It’s now hard to believe that years ago it was a battle to get that big cement dam built north of Wilbur. The main guy that got this dam underway was Clarence Dill, a colorful U.S. Senator from Washington State during the 20’s and throughout the great depression. He’s a guy I got to know quite well. I enjoyed many a visit with him during his retired years from politics.
Before he sold his rather unique mansion just south of the Unitarian Church in Spokane he would come down and join us. After the services he would love to debate or discuss any issue of the day. After his wife’s death he moved all his stuff and things into an apartment alongside the Spokane River where he did enjoy gardening and going to his law office located in the Lincoln Building.
He gave up driving when he started hitting pedestrians. Dill had a special room that held his old office desk he used during his Senate years in Washington. Along with gobs of government records, papers, etc. - that go back to his early working years - he showed me his collection of Clarence Darrow and Bob Ingersoll manuscripts; some are original that he inherited. The view of the river from his apartment pleased him, as he was nuts about water.

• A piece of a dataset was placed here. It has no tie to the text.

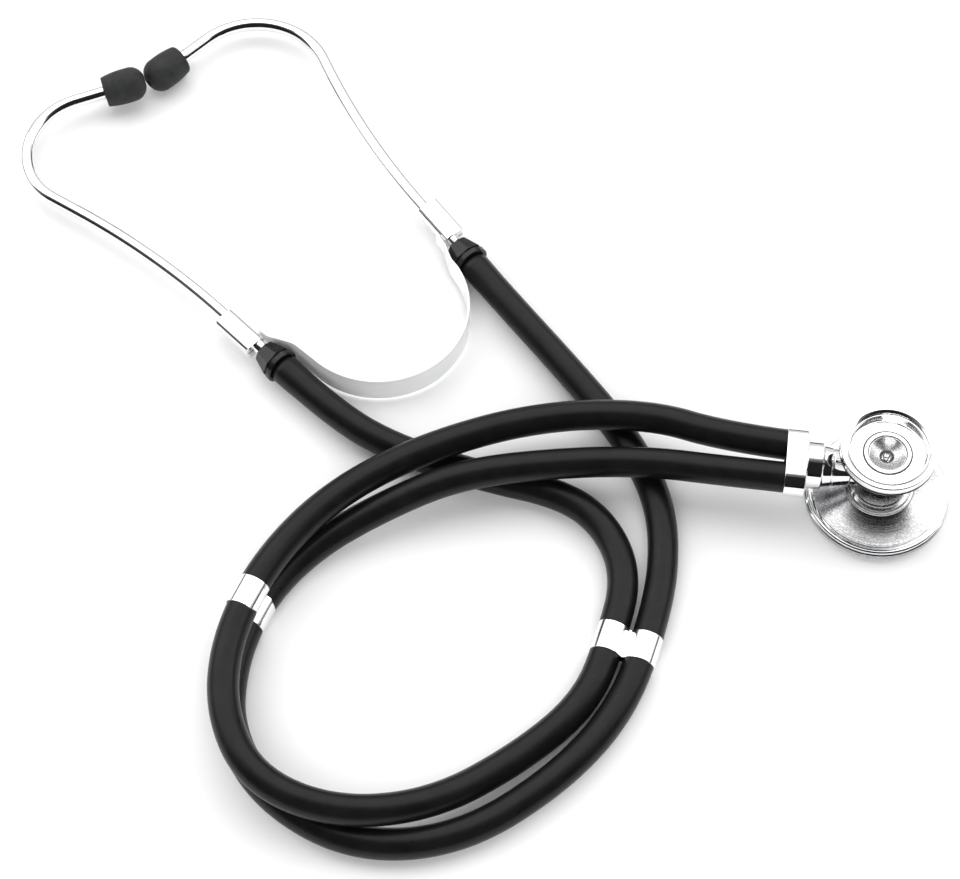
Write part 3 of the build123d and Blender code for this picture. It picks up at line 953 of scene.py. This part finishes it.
class STETHOSCOPE_OT_spring(BuildStep):
    """Bend the leaf spring, half to each arm"""

    bl_idname = "stethoscope.spring"
    bl_label = "Leaf spring"

    def build(self, sizes, colours):
        ahead = Vector((math.cos(HEADSET_HEADING), math.sin(HEADSET_HEADING), 0))
        left = Vector((-ahead.y, ahead.x, 0))
        centre = HEADSET_ORIGIN + ahead * BOW_RADIUS
        for name, arm in ARMS.items():
            side = arm["side"]

            def on_bow(degrees):
                angle = math.radians(degrees)
                outward = ahead * math.cos(angle) + left * side * math.sin(angle)
                return centre + outward * BOW_RADIUS

            bow = [on_bow(180 - 83 * step / 48) for step in range(49)]
            lean = math.radians(7)
            leaning = ahead * math.cos(lean) + left * side * math.sin(lean)
            first = bow[-1] + leaning * arm["leg"] * MM
            mouth, heading, across = arm_frame(name)
            mouth = Vector((mouth.x, mouth.y, 0))
            beside = across * side * SPRING_OFFSET
            corners = [bow[-1], first] + [
                mouth + heading * reach * MM - beside for reach in (2.5, 6.5)]
            leg = rounded_path(corners, [12 * MM if side == 1 else 10 * MM, 10 * MM])
            line = bow + leg[1:]
            piece = add_piece(f"{name}_spring_half", self.strip(line, mouth, heading, sizes),
                              ["spring_strip"])
            even_normals(piece)
            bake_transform(piece)
            if side == 1:
                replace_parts(piece, "leaf_spring")

    def strip(self, line, mouth, heading, sizes):
        """A strip on edge along a line, narrower beside the bracket."""
        hair = 0.00002
        line = [line[0], line[0].lerp(line[1], hair / (line[1] - line[0]).length), *line[1:-1],
                line[-1].lerp(line[-2], hair / (line[-1] - line[-2]).length), line[-1]]
        half = sizes.spring_thickness / 2
        round_edge = half * 0.75
        builder = bmesh.new()
        rings = []
        for index, point in enumerate(line):
            along = heading_at(line, index)
            aside = Vector((-along.y, along.x, 0))
            reach = (point - mouth).dot(heading) / MM
            tall = 5.5 - 2.8 * min(max((reach + 9) / 12, 0), 1)
            tall *= MM
            section = [
                (half, tall - round_edge), (half - round_edge * 0.3, tall - round_edge * 0.3),
                (half - round_edge, tall), (round_edge - half, tall),
                (round_edge * 0.3 - half, tall - round_edge * 0.3), (-half, tall - round_edge)]
            section += [(-x, -z) for x, z in section]
            middle = point + Vector((0, 0, SPRING_MIDDLE))
            rings.append([
                builder.verts.new(middle + aside * x + Vector((0, 0, z))) for x, z in section])
        for ring, following in zip(rings, rings[1:]):
            skin(builder, ring, following)
        builder.faces.new(rings[0])
        builder.faces.new(rings[-1])
        return builder


class STETHOSCOPE_OT_arms(BuildStep):
    """Finish the brackets and the moulded adapters"""

    bl_idname = "stethoscope.arms"
    bl_label = "Brackets and adapters"

    def build(self, sizes, colours):
        for side in ARMS:
            use_finish(f"{side}_bracket", "polished_chrome")
            use_finish(f"{side}_adapter", "moulded_black")


class STETHOSCOPE_OT_ear_tubes(BuildStep):
    """Bend the two ear tubes"""

    bl_idname = "stethoscope.ear_tubes"
    bl_label = "Ear tubes"

    def build(self, sizes, colours):
        for name in ARMS:
            line, _, _ = ear_tube_line(name)
            tube = add_piece(
                f"{name}_bent_tube",
                swept(line, lambda length, whole: sizes.ear_tube_diameter / 2, 48, 0.0017),
                ["polished_chrome"], f"{name}_ear_tube_assembly")
            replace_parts(tube, f"{name}_ear_tube")


class STETHOSCOPE_OT_ear_tips(BuildStep):
    """Mould the soft ear tips"""

    bl_idname = "stethoscope.ear_tips"
    bl_label = "Ear tips"

    def build(self, sizes, colours):
        outline = [(2.45, 0), (4.8, 0), (5.25, 0.12), (5.4, 0.5)]
        outline += through((5.4, 0.5), (6.1, 5.5), (6.1, 9.6), 12)
        outline += through((6.1, 9.6), (4.9, 13.3), (2.7, 14.8), 12)
        outline += [(2.2, 15.0), (1.6, 14.95), (1.4, 14.6), (1.4, 8.4), (2.45, 8.4)]
        for name in ARMS:
            _, base, heading = ear_tube_line(name)
            tip = add_piece(f"{name}_soft_tip", turned(outline, base, heading, 96),
                            ["ear_tip_rubber"], f"{name}_ear_tube_assembly")
            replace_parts(tip, f"{name}_ear_tip")


class STETHOSCOPE_OT_hidden_parts(BuildStep):
    """Finish the fittings inside the hoses, the stem and the ear tips"""

    bl_idname = "stethoscope.hidden_parts"
    bl_label = "Hidden fittings"

    def build(self, sizes, colours):
        use_finish("spindle_clip", "spring_strip")
        for name in ("hose_nipples", "left_ear_tip_bush", "right_ear_tip_bush"):
            use_finish(name, "turned_brass")


# ------------------------------------------------------------------ panel

STEPS = (
    STETHOSCOPE_OT_stage, STETHOSCOPE_OT_finishes, STETHOSCOPE_OT_hoses, STETHOSCOPE_OT_stem,
    STETHOSCOPE_OT_large_head, STETHOSCOPE_OT_drum, STETHOSCOPE_OT_small_head,
    STETHOSCOPE_OT_spring, STETHOSCOPE_OT_arms, STETHOSCOPE_OT_ear_tubes,
    STETHOSCOPE_OT_ear_tips, STETHOSCOPE_OT_hidden_parts,
)


class STETHOSCOPE_PT_build(bpy.types.Panel):
    """Lists the stethoscope's build steps"""

    bl_idname = "STETHOSCOPE_PT_build"
    bl_label = "Stethoscope"
    bl_space_type = "VIEW_3D"
    bl_region_type = "UI"
    bl_category = "Stethoscope"

    def draw(self, context):
        for group in (context.scene.stethoscope_sizes, context.scene.stethoscope_finishes):
            for name in group.bl_rna.properties.keys():
                if name not in ("name", "rna_type"):
                    self.layout.prop(group, name)
        for step in STEPS:
            self.layout.operator(step.bl_idname)


CLASSES = (StethoscopeSizes, StethoscopeFinishes, *STEPS, STETHOSCOPE_PT_build)


def register():
    for cls in CLASSES:
        bpy.utils.register_class(cls)
    bpy.types.Scene.stethoscope_sizes = bpy.props.PointerProperty(type=StethoscopeSizes)
    bpy.types.Scene.stethoscope_finishes = bpy.props.PointerProperty(type=StethoscopeFinishes)


def unregister():
    del bpy.types.Scene.stethoscope_finishes
    del bpy.types.Scene.stethoscope_sizes
    for cls in reversed(CLASSES):
        bpy.utils.unregister_class(cls)


def main():
    register()
    for step in STEPS:
        group, name = step.bl_idname.split(".")
        getattr(getattr(bpy.ops, group), name)()


if __name__ == "__main__":
    main()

About 12 years ago I took my recorder to his home, then started asking him a pile of questions. He was still going strong when the tape ran out. I played the tape back the other day. It was so timely, because of the power shortage we now have. He loved to tell how he talked Roosevelt into getting the Grand Coulee Dam started. The senator had a fit every time he thought of the government junking the Hell's Canyon “big” dam.
Nine years ago Dill finished writing a very interesting and informative book about his life and events during those crucial years in Washington, D.C. The title, “Where the Water Falls.”
The senator’s final days of attending church via the taxi came to an end four years ago. Sugar and I had the privilege of taking him back downtown after church. Three years ago last spring, I began wondering about the old fellow, so after a scheduled swim at the YWCA, I decided to go up to his office. There behind his desk was this ninety-two year old, battle-scarred warrior. I told Dill I was putting him on tape. He gave me an 'OK', stating he had many old-time friends around the Inland Empire.
While taping, a prospective client called him up on the phone. Dill told him he was too old to take on any more big fights, and referred him to a much younger lawyer. The recorder was left on, so this extra tid-bit was rather keen.